You can see at the bottom of the first page what the index looks like.

Something came up repeatedly. Since a lot of the content is unix-tutorial, I needed to include a lot of shell-command output, scripts, and so forth, like here:

http://tinyurl.com/7crvc

"pre" mode isn't ideal: you want to see things wrapped as they look in your xterm, you don't want long urls or compilation commands to run off the right side of the rendered page, and wrapping them yourself is a hassle... Another thing that comes up with [pre ], iirc, is that /unix/path/names/end/up/being/italicized/in/places/ and the neighboring forwardslashes disappear.

and the quickbook itself is easier to read with your shell output is indented like this.

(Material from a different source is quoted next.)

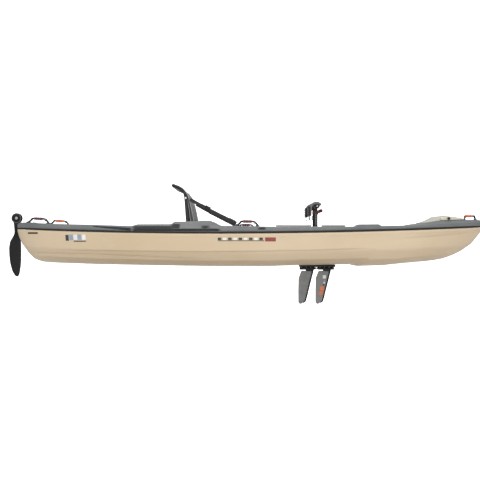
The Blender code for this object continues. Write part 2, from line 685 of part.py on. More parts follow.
def make_cranks():
    for name, side in (("port", 1), ("starboard", -1)):
        direction = (0, side, 0)
        bore = AXLE_R + 0.0004
        drum = [(bore, 0.0322), (0.0104, 0.0322), (0.0104, 0.0220), (0.0165, 0.0220), (0.0145, 0.0190),
                (0.0145, 0.0150), (0.0165, 0.0120), (bore, 0.0120)]
        turned(f"crank_drum_{name}", drum, (AXLE_X, 0, AXLE_Z), direction, "steel")

        half = 0.0115
        outline = arc((AXLE_X, AXLE_Z), 0.020, 145, 395, 13)
        outline += [(AXLE_X + half, AXLE_Z + 0.030), (AXLE_X + half, 0.392)]
        outline += arc((SPINDLE_X, SPINDLE_Z), half, 0, 180, 7)
        outline += [(AXLE_X - half, 0.390), (AXLE_X - half, AXLE_Z + 0.030)]
        low, high = sorted((side * 0.0328, side * 0.0455))
        arm = as_mesh(outline_plate(f"crank_arm_{name}", [outline], low, high, "black_plastic"))
        bevel(arm, 0.0015)
        cut(arm, rod(f"arm_bore_{name}", (AXLE_X, 0, AXLE_Z), (AXLE_X, side * 0.07, AXLE_Z), bore, "rubber"))
        spindle_root = (SPINDLE_X, side * 0.040, SPINDLE_Z)
        spindle_end = (SPINDLE_X, side * 0.150, SPINDLE_Z)
        join(arm, rod(f"arm_spindle_{name}", spindle_root, spindle_end, 0.005, "rubber", sides=14))
        pivot(arm, (AXLE_X, side * 0.040, AXLE_Z))

        low, high = sorted((side * 0.052, side * 0.147))
        shape = [
            (0.375, 0.338), (0.383, 0.333), (0.391, 0.337), (0.393, 0.392), (0.402, 0.407), (0.416, 0.412),
            (0.432, 0.411), (0.447, 0.404), (0.450, 0.413), (0.441, 0.424), (0.424, 0.430), (0.404, 0.428),
            (0.388, 0.418), (0.377, 0.402), (0.373, 0.370),
        ]
        pedal = as_mesh(outline_plate(f"pedal_{name}", [shape], low, high, "fin_plastic"))
        bevel(pedal, 0.0015)
        hub_inner = (SPINDLE_X, side * 0.054, SPINDLE_Z)
        hub_outer = (SPINDLE_X, side * 0.145, SPINDLE_Z)
        join(pedal, rod(f"pedal_hub_{name}", hub_inner, hub_outer, 0.0155, "rubber", sides=18))
        bore_inner = (SPINDLE_X, side * 0.03, SPINDLE_Z)
        bore_outer = (SPINDLE_X, side * 0.18, SPINDLE_Z)
        cut(pedal, rod(f"pedal_bore_{name}", bore_inner, bore_outer, 0.0054, "rubber"))
        pivot(pedal, (SPINDLE_X, side * 0.10, SPINDLE_Z))

        slant = math.radians(30)
        knob = [(0.0, 0.036), (0.009, 0.034), (0.012, 0.026), (0.0085, 0.014), (0.007, 0.006), (0.0045, 0.0),
                (0.0, 0.0)]
        turned(f"arm_adjuster_{name}", knob, (0.4411, side * 0.0392, 0.3620),
               (math.cos(slant), 0, math.sin(slant)), "grip_maroon", sides=16)


def make_fins():
    for name, shift in (("rear", 0.0), ("front", FRONT_FIN_SHIFT)):
        hub_aft = 0.3295 if name == "rear" else 0.4475
        hub_fore = 0.4240 if name == "rear" else 0.5460
        lead = [(0.4130 + shift, 0, -0.020), (0.4100 + shift, 0, -0.042), (0.3625 + shift, 0, -0.234),
                (0.3560 + shift, 0, -0.247), (0.3440 + shift, 0, -0.2565)]
        mast = as_mesh(tube(f"fin_mast_{name}", lead, 0.0058, "black_plastic"))
        hub = rod(f"hub_{name}", (hub_aft, 0, FIN_AXIS_Z), (hub_fore, 0, FIN_AXIS_Z), 0.0102, "rubber", sides=20)
        join(mast, hub)
        sprocket_aft, sprocket_fore = (0.4235, 0.4330) if name == "rear" else (0.4385, 0.4480)
        join(mast, rod(f"sprocket_{name}", (sprocket_aft, 0, FIN_AXIS_Z), (sprocket_fore, 0, FIN_AXIS_Z),
                       0.0068, "rubber"))
        cut(mast, rod(f"hub_bore_{name}", (0.30, 0, FIN_AXIS_Z), (0.60, 0, FIN_AXIS_Z), 0.0033, "rubber"))
        pivot(mast, (0.436, 0, FIN_AXIS_Z))

        blade = [(0.334, -0.036), (0.3125, -0.087), (0.3120, -0.256), (0.320, -0.2635), (0.332, -0.2640),
                 (0.3365, -0.2545), (0.3470, -0.2445), (0.3545, -0.2310), (0.4030, -0.0420), (0.4040, -0.036)]
        outline = [(x + shift, z) for x, z in blade]
        panel = as_mesh(outline_plate(f"fin_blade_{name}", [outline], -0.0038, 0.0038, "fin_plastic"))
        bevel(panel, 0.0012)
        pivot(panel, (0.436, 0, FIN_AXIS_Z))


# Seat

def make_seat():
    base_z = SEAT_FLOOR + SEAT_TUBE_R + 0.0006
    corners = [(-0.445, -SEAT_HALF), (-0.045, -SEAT_HALF), (-0.045, SEAT_HALF), (-0.445, SEAT_HALF)]
    loop = [(x, y, base_z) for x, y in rounded_outline(corners, 0.05, steps=5)]
    frame = as_mesh(tube("seat_base_frame", loop, SEAT_TUBE_R, "black_plastic", closed=True))
    for name, side in (("port", 1), ("starboard", -1)):
        low, high = sorted((side * 0.2462, side * 0.2502))
        shape = [(-0.438, 0.139), (-0.380, 0.139)] + arc((SEAT_HINGE.x, SEAT_HINGE.z), 0.014, 0, 180, 7)
        lug = as_mesh(outline_plate(f"seat_lug_{name}", [shape], low, high, "rubber"))
        join(frame, lug)
        rib_low, rib_high = sorted((side * SEAT_HALF, side * 0.248))
        foot_low = (-0.425, rib_low, base_z - 0.006)
        foot_high = (-0.385, rib_high, base_z + 0.006)
        join(frame, box(f"seat_lug_foot_{name}", foot_low, foot_high, "rubber"))

    cushion = box("seat_cushion", (-0.400, -0.210, 0.160), (-0.060, 0.210, 0.188), "seat_fabric")
    bevel(cushion, 0.010, 2)

    rail = [(-0.4240, 0.262), (-0.4290, 0.298), (-0.4350, 0.380), (-0.4395, 0.440), (-0.4470, 0.475),
            (-0.4630, 0.500), (-0.4880, 0.517), (-0.5170, 0.529)]
    starboard = [(x, -SEAT_HALF + 0.035 * max(0.0, (z - 0.44) / 0.09), z) for x, z in rail]
    bar = [(-0.5260, -0.180, 0.5325), (-0.5290, -0.150, 0.5335)]
    half = starboard + bar
    points = half + [(x, -y, z) for x, y, z in half[::-1]]
    back = tube("seat_back_frame", points, SEAT_TUBE_R, "black_plastic")
    pivot(back, SEAT_HINGE)

    front = [(-0.384, 0.287), (-0.388, 0.300), (-0.403, 0.375), (-0.419, 0.438), (-0.432, 0.466)]
    rear = [(-0.4520, 0.4660), (-0.4430, 0.4380), (-0.4370, 0.3750), (-0.4300, 0.3000), (-0.4280, 0.2870)]
    pad = as_mesh(outline_plate("seat_back_pad", [front + rear], -0.209, 0.209, "seat_fabric"))
    bevel(pad, 0.006)
    pivot(pad, SEAT_HINGE)


def strap_frame(side):
    """The strap's line from the seat back down to the deck, with its own length and slope."""
    start = Vector((-0.410, side * 0.2570, 0.436))
    end = Vector((-0.112, side * 0.3560, 0.2795))
    along = (end - start).normalized()
    out = (Vector((0, side, 0)) - along * along.y * side).normalized()
    up = along.cross(out) if side < 0 else out.cross(along)
    return start, end, along, out, up


def slanted_box(name, centre, along, out, up, size, finish_name):
    """A block turned to lie along a strap: size is its length, thickness and width."""
    bm = bmesh.new()
    bmesh.ops.create_cube(bm, size=1.0)
    bmesh.ops.scale(bm, vec=size, verts=bm.verts)
    turn = Matrix((along, out, up)).transposed().to_4x4()
    bmesh.ops.transform(bm, matrix=Matrix.Translation(centre) @ turn, verts=bm.verts)
    bmesh.ops.recalc_face_normals(bm, faces=bm.faces)
    return place(name, mesh_of(name, bm), finish_name)


def make_recline_straps():
    for name, side in (("port", 1), ("starboard", -1)):
        start, end, along, out, up = strap_frame(side)
        length = (end - start).length
        middle = (start + end) / 2
        slanted_box(f"recline_strap_{name}", middle, along, out, up, (length, 0.003, 0.027), "webbing")
        at = start + along * (0.38 * length)
        buckle = slanted_box(f"strap_buckle_{name}", at, along, out, up, (0.038, 0.0095, 0.034), "black_plastic")
        cut(buckle, slanted_box(f"buckle_slot_{name}", at, along, out, up, (0.06, 0.0038, 0.0278), "rubber"))
        anchor_y = side * 0.3660
        low, high = sorted((anchor_y - 0.012, anchor_y + 0.012))
        box(f"strap_anchor_{name}", (-0.128, low, 0.2640), (-0.088, high, 0.2675), "black_plastic", edge=0.001)

    start, end, along, out, up = strap_frame(-1)
    at = start + along * (0.50 * (end - start).length)
    foot = at - up * (0.0150 if up.z > 0 else -0.0150)
    drop = [(foot.x - 0.0010 * step, foot.y - 0.0004 * step, foot.z - 0.0055 * step) for step in range(9)]
    tube("buckle_cord_starboard", drop, 0.0011, "webbing")


make_hull()
make_deck()
make_seam_trim()
make_well_liner()
make_gear_tracks()
make_bow()
make_handles()
make_rudder()
make_steering()
make_drive_body()
make_cranks()
make_fins()
make_seat()
make_recline_straps()
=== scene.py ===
# %% [markdown]
# # A pedal-drive sit-on-top boat
# The boat is a small one-person hull moulded in two halves, with a folding seat, two swinging
# pedals, two fins that flap under the hull and a rudder at the stern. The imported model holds
# every part's size and motion. This lesson gives each part its finished surface.

import itertools
import math

import bpy
import numpy as np
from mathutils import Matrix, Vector


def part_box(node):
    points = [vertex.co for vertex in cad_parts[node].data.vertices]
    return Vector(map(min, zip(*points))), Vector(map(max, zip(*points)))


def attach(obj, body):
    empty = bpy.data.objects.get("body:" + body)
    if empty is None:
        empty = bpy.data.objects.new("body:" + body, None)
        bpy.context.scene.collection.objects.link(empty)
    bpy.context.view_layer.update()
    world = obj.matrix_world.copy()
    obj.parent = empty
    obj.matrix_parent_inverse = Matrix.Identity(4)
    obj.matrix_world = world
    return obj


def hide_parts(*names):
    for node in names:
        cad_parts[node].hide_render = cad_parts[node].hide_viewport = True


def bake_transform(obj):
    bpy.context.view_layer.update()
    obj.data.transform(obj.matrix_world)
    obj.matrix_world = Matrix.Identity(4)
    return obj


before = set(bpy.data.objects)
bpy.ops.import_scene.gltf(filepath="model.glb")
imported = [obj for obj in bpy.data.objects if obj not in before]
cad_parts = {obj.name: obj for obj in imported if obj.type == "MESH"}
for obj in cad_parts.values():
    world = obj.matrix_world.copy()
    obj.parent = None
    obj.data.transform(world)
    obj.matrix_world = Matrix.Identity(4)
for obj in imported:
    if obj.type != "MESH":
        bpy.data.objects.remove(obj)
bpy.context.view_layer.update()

# %% [markdown]
# ## Camera, floor and light
# A boat's lines are read from the side, so the camera looks square at it from starboard, level
# with the middle of the hull. A long backdrop bends up behind the boat, so that no horizon
# line crosses it, and four wide soft lamps leave only gentle shadows.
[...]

I put together a "vt100" highlighter which wraps at C characters and does no highlighting... (see the wrapping at the tinyurl). The wrapping is never quite perfectly aligned with the right side of the box, but its better than nothing. Can send this on if you want it.

-t

Change History (1)

comment:1 by Daniel James, 9 years ago

Resolution: wontfix
Status: newclosed

There's a lot in this ticket, so I'm not sure what to make of it. But in 1.6 macros and templates are both scoped by file, but can be imported using import, so that should fix the 'scoped macro' part of this ticket.

I'm not sure what to make of the other parts of the ticket. So I'm going to mark this as 'wontfix'. If anything's still desired, probably best to create a new ticket for each feature.